Masami Takahashi, Ph.D.
Assistant Professor
Department of Psychology
Northeastern Illinois University

[Contact Information]    [Education]    [Research Interests]    [Syllabi]
[Gerontology Department Home Page]   [Generativity Club News/Events]
[Psychology Department Home Page]


Department of Psychology
Northeastern Illinois University
5500 N. St. Louis Ave.
Chicago, IL 60625-4699

Office: SCI 307-A
Phone: (773) 442-5845
Fax: (773) 442-5850


Research Interests

Deductive Reasoning
Optimal Environment for Older Adults

[The Concept of Wisdom]
    Although its origin dates back to antiquity, until recently the concept of wisdom has attracted little attention in the field of psychology due largely to its theological, mystical connotation. However, as we experience the unprecedented rate of "graying" America, the search for positive features of aging experience has intensified. Consequently, wisdom has been revived as a legitimate scientific concept because of its historical association with old age. At present, there are at least three main investigative approaches to this new psychological construct.
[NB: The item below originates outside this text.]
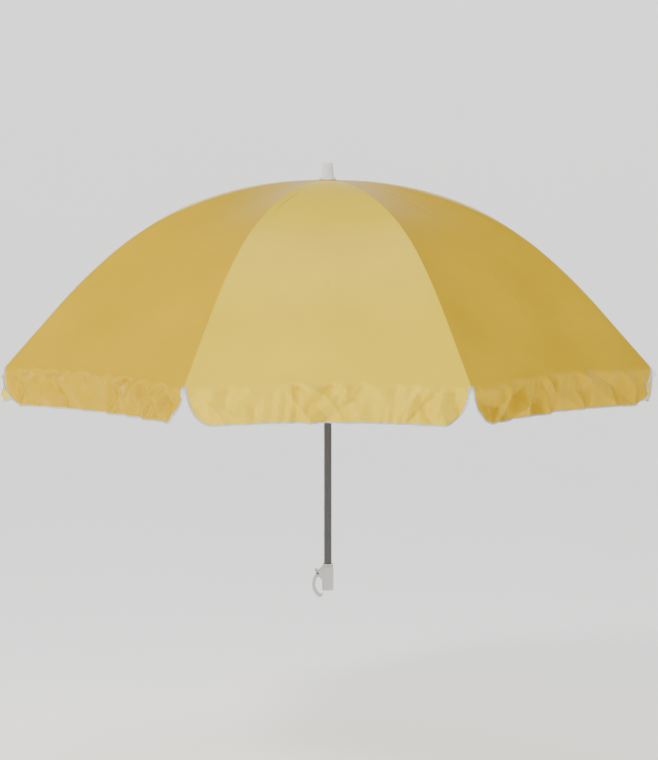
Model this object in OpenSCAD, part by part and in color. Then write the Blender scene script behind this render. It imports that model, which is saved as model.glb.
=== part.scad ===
// Beach umbrella with eight ribs, a push-up runner and a clip-on socket for its lower pole.
// The origin is the centre of the socket's mouth, with +Z up along the pole.

/* [Canopy] */
// Height of the canopy's top above the socket's mouth
canopy_z = 862; // [830:1:890]
// Thickness of the canopy fabric
fabric_t = 0.8; // [0.6:0.1:1]
// Height of the valance that hangs from the rim
valance_h = 80; // [60:1:100]

/* [Ribs] */
// Diameter of the rib and stretcher rods
rod_d = 4; // [3.6:0.1:4.2]
// Length of a stretcher between its two pivots
stretcher_length = 360; // [350:1:372]

/* [Pole] */
// Outside diameter of the upper pole
pole_d = 16; // [15:0.5:16.5]
// Wall of the upper pole
pole_wall = 0.8; // [0.6:0.1:0.9]

/* [Socket] */
// Outside diameter of the collar
collar_d = 24; // [23.5:0.5:28]
// Height of the collar
collar_h = 56; // [52:1:70]
// Bore of the socket, for a 19 mm lower pole
socket_d = 19.2; // [18:0.1:19.6]
// Depth of the socket
socket_depth = 30; // [24:1:32]

/* [Finial] */
// Height of the finial above the canopy
finial_h = 37; // [28:1:50]

/* [Hidden] */
count = 8;
numbers = [1 : count];
$fn = 48;
sector = 360 / count;
half = sector / 2;
slack = 0.1;               // radial play of a pin in its hole
eye_t = 2;                 // thickness of a flattened rod end
slot_w = 2.8;              // slot that a flattened rod end moves in
wire_d = 2.4;              // wire that the rod ends are threaded on
wire_bore = wire_d + 2 * slack;

// The canopy's line over a rib, from the crown out: [length, bend radius], where 0 is straight
fabric_line = [[20, 0], [310, 830], [170, 580], [160, 1090], [160, 0]];
fabric_from = 12;
fabric_joint = 372;
fabric_end = 817;
fabric_gap = 0.3;
crown = [0, canopy_z, 0];

// A rib's line, which runs under the canopy's
hub_r = 16;
hub_drop = 9;
rib_line = [[23, 0], [289, 773], [168, 574], [159, 1085], [180, 0]];
rib_root = [hub_r, canopy_z - hub_drop, 0];
blade_end = 26;
bracket_s = 342;
bracket_drop = 8;
flex_s = 356;
rib_end = 813;
seam_gap = 0.1;            // groove between two stretches of one rod
cap_s = 797;

// Crown hub
hub_d = 44;
hub_top = canopy_z - 4;
hub_bottom = canopy_z - 14;
sleeve_d = 22;
sleeve_bottom = canopy_z - 34;
crown_rivet_z = canopy_z - 27;

// Pole and collar
pole_bottom = socket_depth + 2;
pole_top = canopy_z - 4.2;
bore_r = pole_d / 2 - pole_wall;
collar_rivet_z = collar_h - 11;
rivet_d = 3;

// Runner
runner_r = 20;
runner_d = 50;
pivot = at_bracket();
runner_z = pivot[1] - sqrt(pow(stretcher_length, 2) - pow(pivot[0] - runner_r, 2));
runner_top = runner_z + 6;
runner_bottom = runner_z - 27;
runner_sleeve_d = 25;
latch_z = runner_bottom - 0.4;
latch_h = 8;
latch_out = 4.4;

// Hook lever
lever_pin = [-21, 36];
lever_t = 6.4;
arm_centre = [0.3, 12.7];
arm_r = 30;

// [radius, height, slope] after a length of one arc that starts at p
function arc_end(p, length, radius) =
    radius == 0
    ? [p[0] + length * cos(p[2]), p[1] - length * sin(p[2]), p[2]]
    : let (turn = length / radius * 180 / PI)
      [
          p[0] + radius * (sin(p[2] + turn) - sin(p[2])),
          p[1] - radius * (cos(p[2]) - cos(p[2] + turn)),
          p[2] + turn
      ];

// [radius, height, slope] at a length s along a line of arcs that starts at p
function along(line, s, p, k = 0) =
    k == len(line) - 1 || s <= line[k][0]
    ? arc_end(p, s, line[k][1])
    : along(line, s - line[k][0], arc_end(p, line[k][0], line[k][1]), k + 1);

function rib_at(s) = along(rib_line, s, rib_root);
function fabric_at(s) = along(fabric_line, s, crown);

// Length of the line before arc k
function before(line, k) = k == 0 ? 0 : line[k - 1][0] + before(line, k - 1);

// Centre of the stretcher's pivot, under the rib
function at_bracket() =
    let (p = rib_at(bracket_s))
    [p[0] - bracket_drop * sin(p[2]), p[1] - bracket_drop * cos(p[2])];

function rib_angle(k) = -90 - half + sector * (k - 1);
function gore_angle(k) = -90 + sector * (k - 1);

// Puts a child in rib k's plane
module at_rib(k) {
    rotate([0, 0, rib_angle(k)]) children();
}

// Puts a child in gore k's middle plane
module at_gore(k) {
    rotate([0, 0, gore_angle(k)]) children();
}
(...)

     One approach involves what is often called "intellectual archeology"--digging up bodies of ancient literature to discover their traditional meanings. Because most intellectual archeological effort to date has focused solely on the Western tradition (e.g., biblical and Greek literature) while neglecting the Eastern interpretations, I have tried to excavate the neglected soil of the East, especially focusing on the texts of the Veda, Hinduism, and Buddhism to discern how wisdom has been treated there. The primary finding of my research has been that the Western tradition generally defines wisdom as a cognitive ability, whereas the Eastern tradition subscribes to a more inclusive definition that emphasizes the integration of multiple aspects of human consciousness (e.g., cognition, emotion, intuition). (ABSTRACT: History of Wisdom)

    The second approach concerns the extent to which the historical accounts have had an impact on how people in contemporary Western and Eastern societies generally conceptualize wisdom. Research aimed at studying the common sense views of wisdom has focused on the discovery of "implicit theories" or pristine theories that lay people have about wisdom. Implicit theories can be obtained by simply asking people to reflect on the nature of wisdom. In the absence of any cross-cultural studies in this field, I have studied, in collaboration with Prashant Bordia, how the Western (i.e., American, Australian) and Eastern (i.e., Indian, and Japanese) adults perceive the concept. As we expected, the results of Multidimensional Scaling analysis revealed that the Western sample were more likely to conceptualize wisdom as a cognitive ability than their Eastern counterparts. (ABSTRACT: Implicit Theories of Wisdom)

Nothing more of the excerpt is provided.